--- start of Dataset rows ---

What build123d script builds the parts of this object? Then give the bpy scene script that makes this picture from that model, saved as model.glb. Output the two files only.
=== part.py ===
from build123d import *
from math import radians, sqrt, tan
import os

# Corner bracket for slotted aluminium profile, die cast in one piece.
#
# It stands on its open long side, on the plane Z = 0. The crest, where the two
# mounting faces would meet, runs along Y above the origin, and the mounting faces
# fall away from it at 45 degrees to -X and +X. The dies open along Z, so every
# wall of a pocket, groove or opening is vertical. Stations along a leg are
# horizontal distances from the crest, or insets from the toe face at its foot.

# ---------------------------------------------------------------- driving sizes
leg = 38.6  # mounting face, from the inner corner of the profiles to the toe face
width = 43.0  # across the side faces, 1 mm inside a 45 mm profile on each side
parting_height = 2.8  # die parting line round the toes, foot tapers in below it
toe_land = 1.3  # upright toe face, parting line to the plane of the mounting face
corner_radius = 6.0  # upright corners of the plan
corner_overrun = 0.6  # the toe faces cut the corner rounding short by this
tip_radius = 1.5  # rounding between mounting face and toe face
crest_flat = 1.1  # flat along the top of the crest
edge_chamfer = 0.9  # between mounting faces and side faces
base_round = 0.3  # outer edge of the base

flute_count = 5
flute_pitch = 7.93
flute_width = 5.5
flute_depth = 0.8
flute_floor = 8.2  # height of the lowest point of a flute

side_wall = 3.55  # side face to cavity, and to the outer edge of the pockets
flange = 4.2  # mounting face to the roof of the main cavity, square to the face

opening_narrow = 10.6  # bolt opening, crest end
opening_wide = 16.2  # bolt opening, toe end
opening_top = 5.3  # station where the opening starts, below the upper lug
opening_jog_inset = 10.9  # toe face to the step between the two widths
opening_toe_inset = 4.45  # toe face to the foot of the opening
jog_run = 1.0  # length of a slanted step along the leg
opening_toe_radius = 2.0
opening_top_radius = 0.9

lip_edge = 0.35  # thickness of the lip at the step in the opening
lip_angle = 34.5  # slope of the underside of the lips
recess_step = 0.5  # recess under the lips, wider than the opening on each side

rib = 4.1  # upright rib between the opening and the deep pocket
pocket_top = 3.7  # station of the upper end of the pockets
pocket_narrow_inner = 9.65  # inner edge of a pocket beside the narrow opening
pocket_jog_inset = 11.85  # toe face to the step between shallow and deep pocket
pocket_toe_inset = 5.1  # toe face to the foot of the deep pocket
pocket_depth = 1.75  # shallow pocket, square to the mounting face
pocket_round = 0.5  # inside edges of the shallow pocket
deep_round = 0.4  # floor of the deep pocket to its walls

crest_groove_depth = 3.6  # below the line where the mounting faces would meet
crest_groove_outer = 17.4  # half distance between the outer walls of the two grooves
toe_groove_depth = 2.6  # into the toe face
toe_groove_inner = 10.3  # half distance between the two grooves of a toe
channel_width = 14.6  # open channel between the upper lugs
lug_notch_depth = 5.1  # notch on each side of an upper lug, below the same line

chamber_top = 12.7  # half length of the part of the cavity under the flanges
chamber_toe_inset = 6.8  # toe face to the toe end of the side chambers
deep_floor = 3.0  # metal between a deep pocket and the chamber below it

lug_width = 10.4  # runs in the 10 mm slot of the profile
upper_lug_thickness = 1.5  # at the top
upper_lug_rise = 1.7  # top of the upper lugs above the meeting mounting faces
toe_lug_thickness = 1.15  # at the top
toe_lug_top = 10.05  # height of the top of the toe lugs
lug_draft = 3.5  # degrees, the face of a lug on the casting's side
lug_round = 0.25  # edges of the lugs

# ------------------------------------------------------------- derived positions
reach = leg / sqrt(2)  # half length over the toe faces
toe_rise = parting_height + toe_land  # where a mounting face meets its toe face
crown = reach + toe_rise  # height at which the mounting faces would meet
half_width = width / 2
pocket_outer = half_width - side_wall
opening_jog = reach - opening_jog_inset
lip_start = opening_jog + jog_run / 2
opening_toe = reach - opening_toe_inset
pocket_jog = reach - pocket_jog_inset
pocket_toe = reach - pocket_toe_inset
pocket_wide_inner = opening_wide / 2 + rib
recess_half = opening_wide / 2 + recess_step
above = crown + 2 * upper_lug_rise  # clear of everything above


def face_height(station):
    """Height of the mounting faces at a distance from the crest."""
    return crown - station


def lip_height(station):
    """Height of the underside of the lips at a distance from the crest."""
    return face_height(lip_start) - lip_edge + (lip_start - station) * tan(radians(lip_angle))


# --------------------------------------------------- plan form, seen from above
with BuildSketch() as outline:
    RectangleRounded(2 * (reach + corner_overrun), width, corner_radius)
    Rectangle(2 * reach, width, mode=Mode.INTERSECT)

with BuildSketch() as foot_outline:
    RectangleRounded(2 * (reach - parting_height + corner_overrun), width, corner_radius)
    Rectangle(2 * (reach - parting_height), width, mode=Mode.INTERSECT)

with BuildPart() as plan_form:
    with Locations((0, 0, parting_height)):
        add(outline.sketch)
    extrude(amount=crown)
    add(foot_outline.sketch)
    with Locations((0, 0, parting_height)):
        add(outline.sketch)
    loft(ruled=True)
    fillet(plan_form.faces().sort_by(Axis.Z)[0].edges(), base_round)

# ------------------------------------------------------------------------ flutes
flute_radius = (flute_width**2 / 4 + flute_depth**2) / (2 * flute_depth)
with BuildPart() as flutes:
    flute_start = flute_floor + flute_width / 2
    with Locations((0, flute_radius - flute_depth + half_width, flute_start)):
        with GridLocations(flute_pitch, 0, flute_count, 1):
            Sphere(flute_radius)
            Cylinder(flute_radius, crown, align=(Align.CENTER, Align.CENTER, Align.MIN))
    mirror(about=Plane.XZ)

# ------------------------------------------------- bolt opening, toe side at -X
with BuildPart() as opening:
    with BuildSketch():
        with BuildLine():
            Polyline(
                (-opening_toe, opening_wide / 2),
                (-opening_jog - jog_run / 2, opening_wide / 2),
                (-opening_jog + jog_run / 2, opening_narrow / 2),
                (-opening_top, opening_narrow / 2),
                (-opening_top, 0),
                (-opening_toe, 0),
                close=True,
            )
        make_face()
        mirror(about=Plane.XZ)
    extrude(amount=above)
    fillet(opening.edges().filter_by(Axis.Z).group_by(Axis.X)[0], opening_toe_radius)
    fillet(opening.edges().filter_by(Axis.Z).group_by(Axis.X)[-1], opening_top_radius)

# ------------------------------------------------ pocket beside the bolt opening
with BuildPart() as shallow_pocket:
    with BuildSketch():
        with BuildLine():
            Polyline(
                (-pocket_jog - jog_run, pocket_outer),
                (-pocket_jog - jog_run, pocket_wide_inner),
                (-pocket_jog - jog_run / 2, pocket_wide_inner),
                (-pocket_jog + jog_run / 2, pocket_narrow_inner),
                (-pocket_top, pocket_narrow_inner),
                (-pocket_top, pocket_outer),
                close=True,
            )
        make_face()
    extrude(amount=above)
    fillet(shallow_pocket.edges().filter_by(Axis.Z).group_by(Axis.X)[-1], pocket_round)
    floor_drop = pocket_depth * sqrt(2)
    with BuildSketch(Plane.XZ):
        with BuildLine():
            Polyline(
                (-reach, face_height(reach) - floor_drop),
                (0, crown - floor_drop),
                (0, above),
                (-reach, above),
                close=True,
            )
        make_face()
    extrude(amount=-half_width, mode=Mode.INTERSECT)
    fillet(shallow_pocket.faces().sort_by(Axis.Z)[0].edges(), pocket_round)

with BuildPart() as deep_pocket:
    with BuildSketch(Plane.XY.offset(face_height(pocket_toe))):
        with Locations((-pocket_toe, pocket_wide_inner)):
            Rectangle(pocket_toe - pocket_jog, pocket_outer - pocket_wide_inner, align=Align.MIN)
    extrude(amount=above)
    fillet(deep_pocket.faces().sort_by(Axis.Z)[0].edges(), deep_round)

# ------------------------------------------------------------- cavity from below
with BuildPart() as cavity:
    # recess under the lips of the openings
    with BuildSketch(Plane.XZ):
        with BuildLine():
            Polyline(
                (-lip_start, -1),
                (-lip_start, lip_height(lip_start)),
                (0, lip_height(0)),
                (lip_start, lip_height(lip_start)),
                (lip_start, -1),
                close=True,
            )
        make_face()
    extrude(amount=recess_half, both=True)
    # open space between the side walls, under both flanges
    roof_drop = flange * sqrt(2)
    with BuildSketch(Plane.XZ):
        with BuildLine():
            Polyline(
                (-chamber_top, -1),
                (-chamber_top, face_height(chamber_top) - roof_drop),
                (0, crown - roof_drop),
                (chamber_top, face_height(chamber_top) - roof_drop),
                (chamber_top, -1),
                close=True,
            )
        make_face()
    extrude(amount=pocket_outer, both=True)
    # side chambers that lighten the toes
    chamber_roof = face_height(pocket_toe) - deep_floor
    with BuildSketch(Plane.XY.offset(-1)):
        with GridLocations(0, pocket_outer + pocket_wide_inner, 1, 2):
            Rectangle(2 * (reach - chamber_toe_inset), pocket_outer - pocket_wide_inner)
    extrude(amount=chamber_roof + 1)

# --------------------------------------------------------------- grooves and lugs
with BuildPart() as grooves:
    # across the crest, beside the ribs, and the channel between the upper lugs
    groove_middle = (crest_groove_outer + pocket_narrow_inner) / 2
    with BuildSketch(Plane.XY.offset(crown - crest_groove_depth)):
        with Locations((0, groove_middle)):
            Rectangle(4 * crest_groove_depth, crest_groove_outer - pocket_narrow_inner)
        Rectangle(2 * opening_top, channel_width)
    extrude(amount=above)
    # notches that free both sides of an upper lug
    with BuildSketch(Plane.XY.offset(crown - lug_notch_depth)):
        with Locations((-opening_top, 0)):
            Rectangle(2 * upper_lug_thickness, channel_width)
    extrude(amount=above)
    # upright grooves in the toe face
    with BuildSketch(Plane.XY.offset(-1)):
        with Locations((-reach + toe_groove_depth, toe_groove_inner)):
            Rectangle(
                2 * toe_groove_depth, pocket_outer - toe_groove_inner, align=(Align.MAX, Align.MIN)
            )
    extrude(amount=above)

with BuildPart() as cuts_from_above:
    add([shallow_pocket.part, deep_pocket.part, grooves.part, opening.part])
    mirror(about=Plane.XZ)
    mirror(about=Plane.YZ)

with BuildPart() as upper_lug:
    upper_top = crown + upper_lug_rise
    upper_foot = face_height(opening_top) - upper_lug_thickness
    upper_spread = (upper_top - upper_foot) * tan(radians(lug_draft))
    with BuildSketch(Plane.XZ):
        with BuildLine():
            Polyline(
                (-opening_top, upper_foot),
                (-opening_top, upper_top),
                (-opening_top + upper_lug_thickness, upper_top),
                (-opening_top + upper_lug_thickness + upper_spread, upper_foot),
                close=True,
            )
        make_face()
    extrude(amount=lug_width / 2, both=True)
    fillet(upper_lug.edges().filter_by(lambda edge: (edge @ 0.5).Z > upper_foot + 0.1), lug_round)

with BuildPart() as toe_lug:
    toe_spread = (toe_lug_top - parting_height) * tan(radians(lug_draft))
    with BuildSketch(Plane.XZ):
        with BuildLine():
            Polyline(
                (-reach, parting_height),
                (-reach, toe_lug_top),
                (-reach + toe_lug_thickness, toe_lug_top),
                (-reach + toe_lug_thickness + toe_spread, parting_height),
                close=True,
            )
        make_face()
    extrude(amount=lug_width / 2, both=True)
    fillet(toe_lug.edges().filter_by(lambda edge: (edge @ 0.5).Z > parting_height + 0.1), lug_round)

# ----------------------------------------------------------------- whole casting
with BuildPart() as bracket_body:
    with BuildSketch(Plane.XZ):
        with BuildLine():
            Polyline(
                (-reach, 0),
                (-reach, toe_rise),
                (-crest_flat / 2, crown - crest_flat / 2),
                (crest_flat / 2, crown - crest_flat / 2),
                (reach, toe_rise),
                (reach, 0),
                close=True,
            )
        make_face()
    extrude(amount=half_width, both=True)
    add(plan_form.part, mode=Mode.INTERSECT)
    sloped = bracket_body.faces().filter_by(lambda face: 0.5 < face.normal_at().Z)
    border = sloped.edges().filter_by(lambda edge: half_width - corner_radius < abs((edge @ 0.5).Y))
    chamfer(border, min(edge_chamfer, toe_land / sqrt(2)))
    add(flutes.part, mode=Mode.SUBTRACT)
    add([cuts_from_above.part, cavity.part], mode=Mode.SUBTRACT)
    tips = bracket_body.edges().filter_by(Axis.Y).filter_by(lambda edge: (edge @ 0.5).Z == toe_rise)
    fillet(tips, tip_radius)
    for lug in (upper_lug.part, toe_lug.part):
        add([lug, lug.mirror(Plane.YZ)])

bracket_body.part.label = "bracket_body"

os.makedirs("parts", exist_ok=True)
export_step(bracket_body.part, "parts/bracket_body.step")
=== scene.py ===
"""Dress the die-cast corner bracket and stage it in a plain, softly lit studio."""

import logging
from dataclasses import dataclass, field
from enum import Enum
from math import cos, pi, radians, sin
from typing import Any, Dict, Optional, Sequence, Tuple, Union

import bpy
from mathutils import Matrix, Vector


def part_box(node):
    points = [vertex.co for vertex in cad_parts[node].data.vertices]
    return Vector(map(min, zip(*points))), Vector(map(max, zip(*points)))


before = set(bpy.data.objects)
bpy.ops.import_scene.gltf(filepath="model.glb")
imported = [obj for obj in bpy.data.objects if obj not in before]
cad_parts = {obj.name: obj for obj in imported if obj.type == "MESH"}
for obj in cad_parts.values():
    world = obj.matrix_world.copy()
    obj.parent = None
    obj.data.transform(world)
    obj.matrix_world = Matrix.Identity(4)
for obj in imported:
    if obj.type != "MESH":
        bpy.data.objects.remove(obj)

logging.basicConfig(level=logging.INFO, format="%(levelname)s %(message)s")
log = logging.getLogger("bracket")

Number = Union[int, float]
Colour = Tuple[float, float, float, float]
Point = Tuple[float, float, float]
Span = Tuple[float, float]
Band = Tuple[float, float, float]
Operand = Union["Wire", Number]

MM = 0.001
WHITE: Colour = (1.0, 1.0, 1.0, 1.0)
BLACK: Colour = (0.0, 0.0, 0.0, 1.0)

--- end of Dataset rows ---
--- start of Dataset rows ---

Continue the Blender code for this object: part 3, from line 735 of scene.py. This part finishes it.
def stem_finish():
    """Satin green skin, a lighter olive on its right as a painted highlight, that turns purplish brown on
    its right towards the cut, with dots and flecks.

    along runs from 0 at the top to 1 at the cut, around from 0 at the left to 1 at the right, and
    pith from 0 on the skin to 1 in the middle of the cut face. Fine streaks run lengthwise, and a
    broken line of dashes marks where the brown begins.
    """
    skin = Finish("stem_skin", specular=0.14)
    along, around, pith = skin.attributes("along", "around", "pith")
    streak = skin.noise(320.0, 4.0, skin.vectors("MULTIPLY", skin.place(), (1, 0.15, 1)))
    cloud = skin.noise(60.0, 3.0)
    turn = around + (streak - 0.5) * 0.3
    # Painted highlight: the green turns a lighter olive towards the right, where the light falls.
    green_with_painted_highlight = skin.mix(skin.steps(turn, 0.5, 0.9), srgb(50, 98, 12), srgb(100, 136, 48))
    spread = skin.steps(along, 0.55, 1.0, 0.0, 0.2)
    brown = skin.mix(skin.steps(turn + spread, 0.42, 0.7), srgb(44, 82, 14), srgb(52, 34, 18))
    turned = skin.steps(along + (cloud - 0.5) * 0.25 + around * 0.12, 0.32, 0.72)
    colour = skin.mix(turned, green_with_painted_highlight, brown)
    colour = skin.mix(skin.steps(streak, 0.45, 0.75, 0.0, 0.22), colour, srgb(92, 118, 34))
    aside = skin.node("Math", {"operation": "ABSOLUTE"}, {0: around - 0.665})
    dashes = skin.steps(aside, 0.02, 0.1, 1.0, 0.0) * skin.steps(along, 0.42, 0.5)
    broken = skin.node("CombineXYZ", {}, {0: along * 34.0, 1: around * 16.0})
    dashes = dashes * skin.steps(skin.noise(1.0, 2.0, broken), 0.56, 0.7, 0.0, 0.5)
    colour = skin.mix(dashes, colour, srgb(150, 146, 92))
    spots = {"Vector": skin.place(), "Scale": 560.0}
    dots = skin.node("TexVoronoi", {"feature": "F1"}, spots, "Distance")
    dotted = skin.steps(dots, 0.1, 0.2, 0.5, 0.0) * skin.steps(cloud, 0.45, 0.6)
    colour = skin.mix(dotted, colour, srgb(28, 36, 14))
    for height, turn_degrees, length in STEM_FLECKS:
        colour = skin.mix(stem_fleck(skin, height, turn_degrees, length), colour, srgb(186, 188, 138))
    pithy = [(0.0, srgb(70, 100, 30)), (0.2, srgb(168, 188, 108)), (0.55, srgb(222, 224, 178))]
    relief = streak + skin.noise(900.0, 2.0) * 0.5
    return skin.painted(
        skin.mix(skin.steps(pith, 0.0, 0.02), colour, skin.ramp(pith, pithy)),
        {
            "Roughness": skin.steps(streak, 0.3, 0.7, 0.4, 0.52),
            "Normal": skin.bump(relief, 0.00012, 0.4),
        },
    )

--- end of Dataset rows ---

» **Instructions for the task**: Return, unchanged, the run of lines above that opens with the line containing "add(plan_form.part, mode=Mode.INTERSECT)" and closes with the line containing "imported = [obj". Include both.

» **Reply to the task**:
    add(plan_form.part, mode=Mode.INTERSECT)
    sloped = bracket_body.faces().filter_by(lambda face: 0.5 < face.normal_at().Z)
    border = sloped.edges().filter_by(lambda edge: half_width - corner_radius < abs((edge @ 0.5).Y))
    chamfer(border, min(edge_chamfer, toe_land / sqrt(2)))
    add(flutes.part, mode=Mode.SUBTRACT)
    add([cuts_from_above.part, cavity.part], mode=Mode.SUBTRACT)
    tips = bracket_body.edges().filter_by(Axis.Y).filter_by(lambda edge: (edge @ 0.5).Z == toe_rise)
    fillet(tips, tip_radius)
    for lug in (upper_lug.part, toe_lug.part):
        add([lug, lug.mirror(Plane.YZ)])

bracket_body.part.label = "bracket_body"

os.makedirs("parts", exist_ok=True)
export_step(bracket_body.part, "parts/bracket_body.step")
=== scene.py ===
"""Dress the die-cast corner bracket and stage it in a plain, softly lit studio."""

import logging
from dataclasses import dataclass, field
from enum import Enum
from math import cos, pi, radians, sin
from typing import Any, Dict, Optional, Sequence, Tuple, Union

import bpy
from mathutils import Matrix, Vector


def part_box(node):
    points = [vertex.co for vertex in cad_parts[node].data.vertices]
    return Vector(map(min, zip(*points))), Vector(map(max, zip(*points)))


before = set(bpy.data.objects)
bpy.ops.import_scene.gltf(filepath="model.glb")
imported = [obj for obj in bpy.data.objects if obj not in before]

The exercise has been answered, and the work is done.